▸ **Stored data**
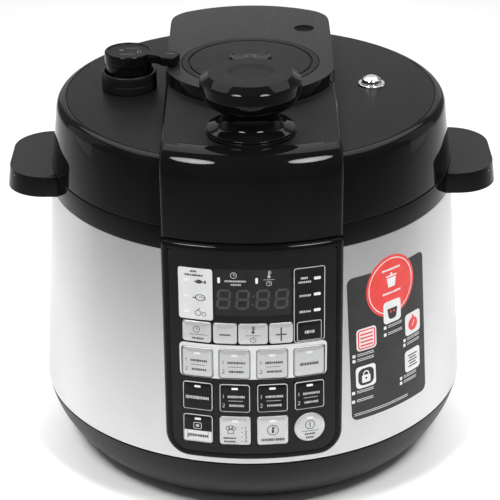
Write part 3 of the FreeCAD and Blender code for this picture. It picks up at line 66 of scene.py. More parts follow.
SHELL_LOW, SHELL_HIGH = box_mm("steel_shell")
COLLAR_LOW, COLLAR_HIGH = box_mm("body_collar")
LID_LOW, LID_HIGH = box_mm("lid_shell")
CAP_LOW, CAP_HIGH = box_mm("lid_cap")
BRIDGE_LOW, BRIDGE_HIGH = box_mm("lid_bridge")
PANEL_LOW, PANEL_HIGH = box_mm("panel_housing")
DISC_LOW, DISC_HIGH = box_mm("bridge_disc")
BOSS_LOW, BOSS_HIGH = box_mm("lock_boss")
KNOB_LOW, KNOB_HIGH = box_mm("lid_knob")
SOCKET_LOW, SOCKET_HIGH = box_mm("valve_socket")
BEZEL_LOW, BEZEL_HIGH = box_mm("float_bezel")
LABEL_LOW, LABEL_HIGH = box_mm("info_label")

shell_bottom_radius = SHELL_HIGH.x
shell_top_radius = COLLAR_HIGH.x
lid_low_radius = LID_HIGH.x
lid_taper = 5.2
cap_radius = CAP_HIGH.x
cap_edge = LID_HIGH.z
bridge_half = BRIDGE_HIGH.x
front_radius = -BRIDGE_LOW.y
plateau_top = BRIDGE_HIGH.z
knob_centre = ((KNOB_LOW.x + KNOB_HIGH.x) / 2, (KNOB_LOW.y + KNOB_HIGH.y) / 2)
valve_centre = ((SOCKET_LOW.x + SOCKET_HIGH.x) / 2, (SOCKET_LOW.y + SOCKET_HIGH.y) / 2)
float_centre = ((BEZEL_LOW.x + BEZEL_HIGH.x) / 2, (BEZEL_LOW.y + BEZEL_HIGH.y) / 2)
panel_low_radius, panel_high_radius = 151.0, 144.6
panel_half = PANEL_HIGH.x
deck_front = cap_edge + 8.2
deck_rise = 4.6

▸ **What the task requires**
Set every line of the listing down word for word.

▸ **Reply to the exercise**
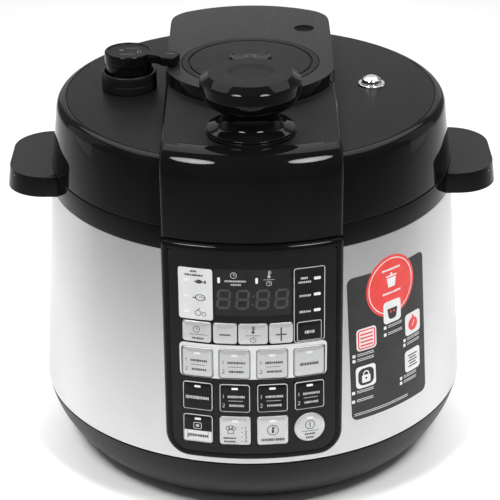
Write part 3 of the FreeCAD and Blender code for this picture. It picks up at line 66 of scene.py. More parts follow.
SHELL_LOW, SHELL_HIGH = box_mm("steel_shell")
COLLAR_LOW, COLLAR_HIGH = box_mm("body_collar")
LID_LOW, LID_HIGH = box_mm("lid_shell")
CAP_LOW, CAP_HIGH = box_mm("lid_cap")
BRIDGE_LOW, BRIDGE_HIGH = box_mm("lid_bridge")
PANEL_LOW, PANEL_HIGH = box_mm("panel_housing")
DISC_LOW, DISC_HIGH = box_mm("bridge_disc")
BOSS_LOW, BOSS_HIGH = box_mm("lock_boss")
KNOB_LOW, KNOB_HIGH = box_mm("lid_knob")
SOCKET_LOW, SOCKET_HIGH = box_mm("valve_socket")
BEZEL_LOW, BEZEL_HIGH = box_mm("float_bezel")
LABEL_LOW, LABEL_HIGH = box_mm("info_label")

shell_bottom_radius = SHELL_HIGH.x
shell_top_radius = COLLAR_HIGH.x
lid_low_radius = LID_HIGH.x
lid_taper = 5.2
cap_radius = CAP_HIGH.x
cap_edge = LID_HIGH.z
bridge_half = BRIDGE_HIGH.x
front_radius = -BRIDGE_LOW.y
plateau_top = BRIDGE_HIGH.z
knob_centre = ((KNOB_LOW.x + KNOB_HIGH.x) / 2, (KNOB_LOW.y + KNOB_HIGH.y) / 2)
valve_centre = ((SOCKET_LOW.x + SOCKET_HIGH.x) / 2, (SOCKET_LOW.y + SOCKET_HIGH.y) / 2)
float_centre = ((BEZEL_LOW.x + BEZEL_HIGH.x) / 2, (BEZEL_LOW.y + BEZEL_HIGH.y) / 2)
panel_low_radius, panel_high_radius = 151.0, 144.6
panel_half = PANEL_HIGH.x
deck_front = cap_edge + 8.2
deck_rise = 4.6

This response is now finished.